The decisions were not unexpected. Neither pitcher entered Spring Training with a defined role locked down, and both carry Minor League options. The transactions trimmed Kansas City's Major League Spring Training roster to 47.

Avila, the Royals' No. 9 prospect, represents the more layered case. The club sees him as a legitimate big-league reliever right now and as a future rotation piece, which created a genuine organizational puzzle heading into spring. The solution is something of a middle path: Avila will receive starts in Omaha, but at three to four innings per outing rather than a full starter's workload. That structure keeps his arm fresher between appearances, so Kansas City can summon him quickly if the bullpen needs reinforcement.

Manager Matt Quatraro spelled out the long-view thinking. "We want to look forward to the future with him, too, and understanding that if he only pitches 50 innings this year [in the bullpen], that's probably not good for him or us," Quatraro said. "His is more of a bigger picture look, stretching him out to multiple innings and getting him to throw some innings before we need him up here."

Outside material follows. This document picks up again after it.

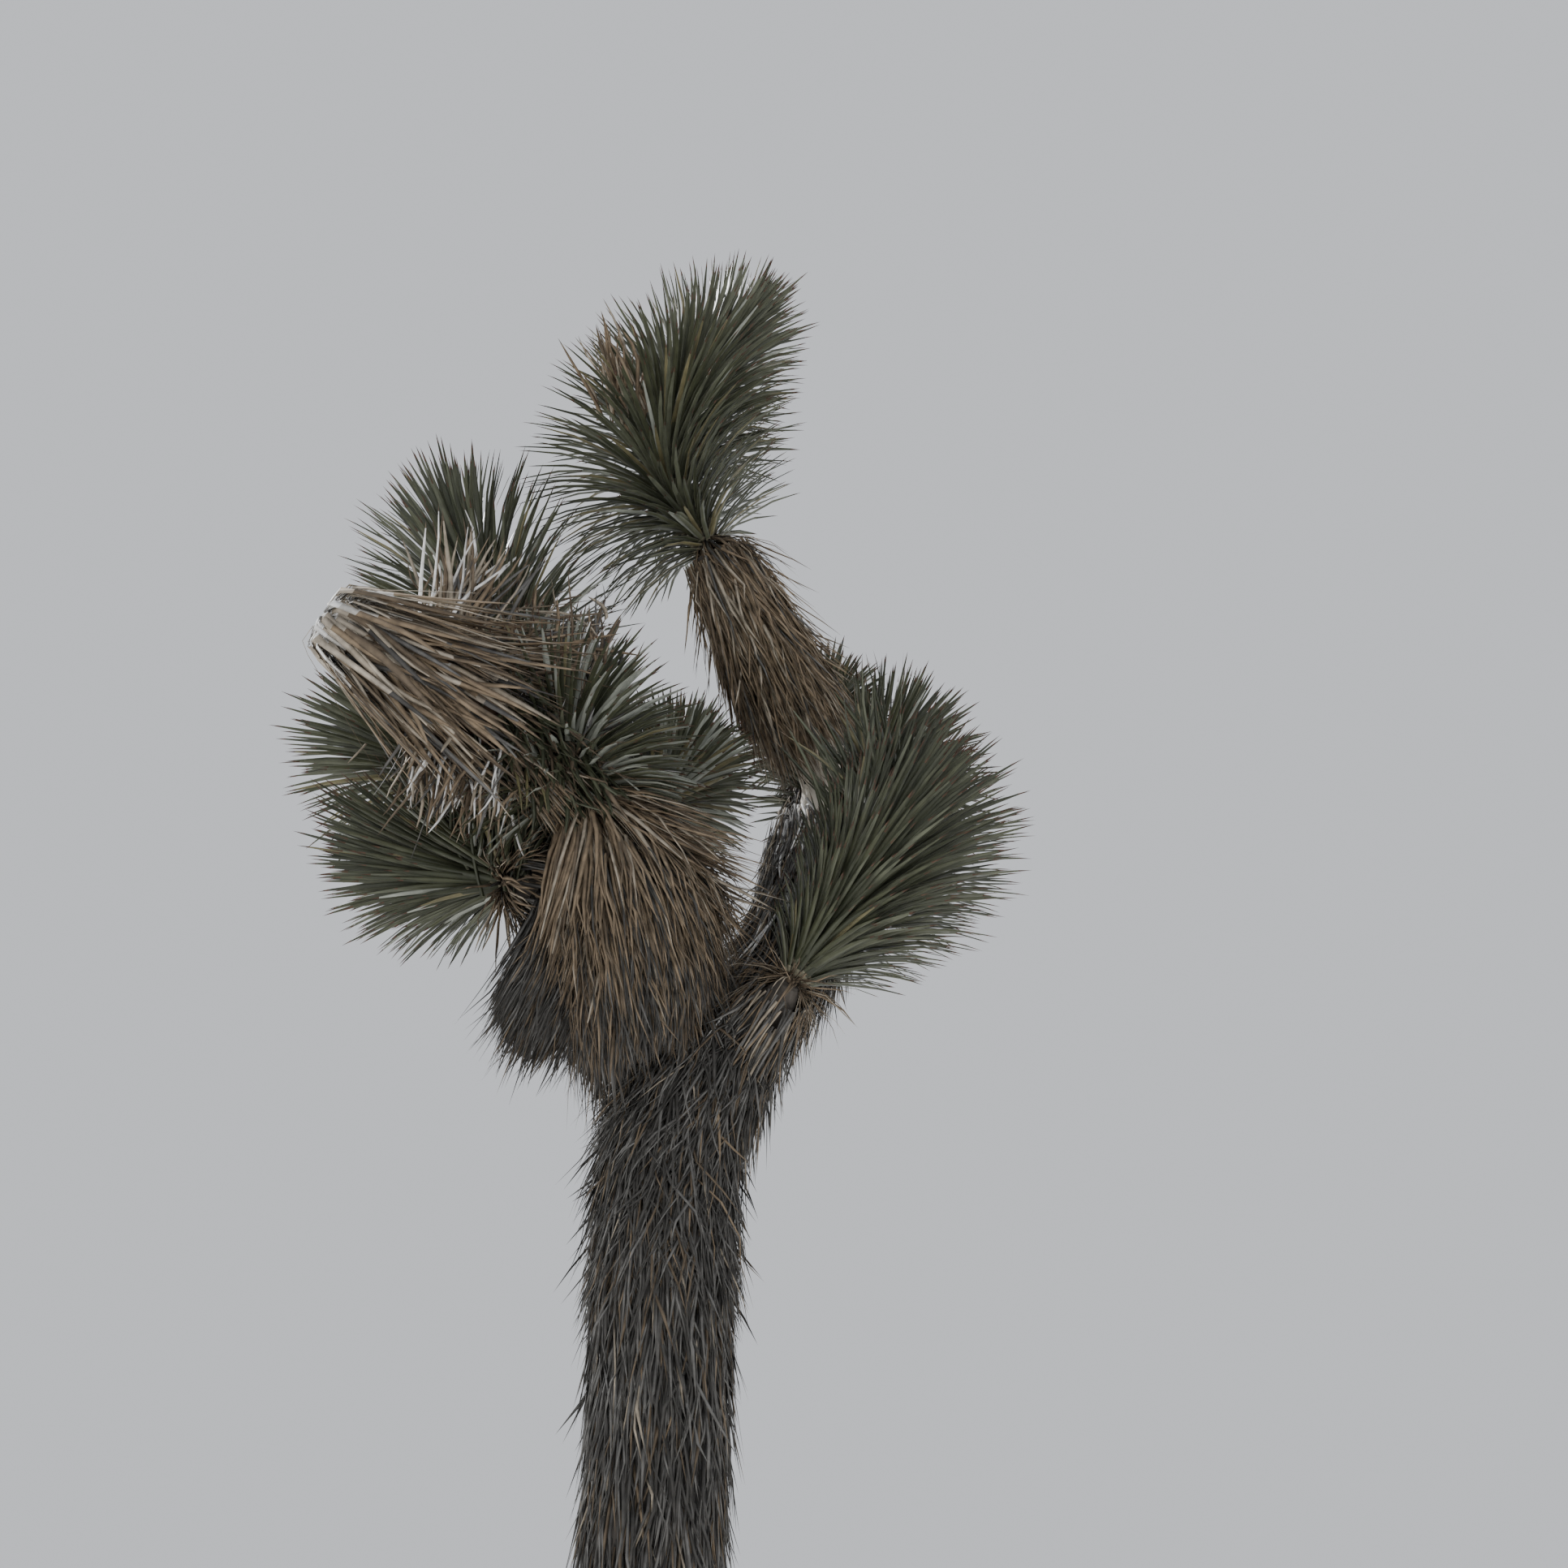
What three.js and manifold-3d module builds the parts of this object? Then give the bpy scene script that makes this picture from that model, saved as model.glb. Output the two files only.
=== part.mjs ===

Avila's spring slate was light by design. He appeared in two Cactus League games, allowing one run across four innings, before departing to pitch for champion Venezuela in the World Baseball Classic. He posted a sharp line there: one unearned run on three hits in 4 1/3 innings. The Triple-A assignment gives him a runway to accumulate the innings that the WBC detour and a shortened spring could not provide.

Cruz's assignment comes down to timing and depth rather than any question about his stuff. The 26-year-old right-hander posted some of the stronger raw numbers on Kansas City's pitching staff this spring. His overall TJ Stuff+ checked in at 104, with his four-seamer grading at 105 and his slider at 108. He flooded the zone at a 51.1 percent rate, generated a 27.1 percent whiff rate, and held hitters to a .226 xwOBAcon, limiting hard contact consistently. His chase rate of 26.1 percent was modest, but the combination of stuff and strike-throwing kept the results clean.

The Cruz situation carries a contingency worth watching. Carlos Estevez, whose velocity has been noticeably down this spring, may not be ready for Opening Day. If the Royals place Estevez on the 15-day injured list to begin the season, Cruz becomes an immediate candidate to fill that bullpen vacancy. His metrics suggest the step up would not be a reach.

The organization's stated expectation is that both pitchers will factor into the Kansas City roster at some point in 2026. For now, Omaha serves as the holding pattern while the front office maps out how and when to deploy two arms it clearly values.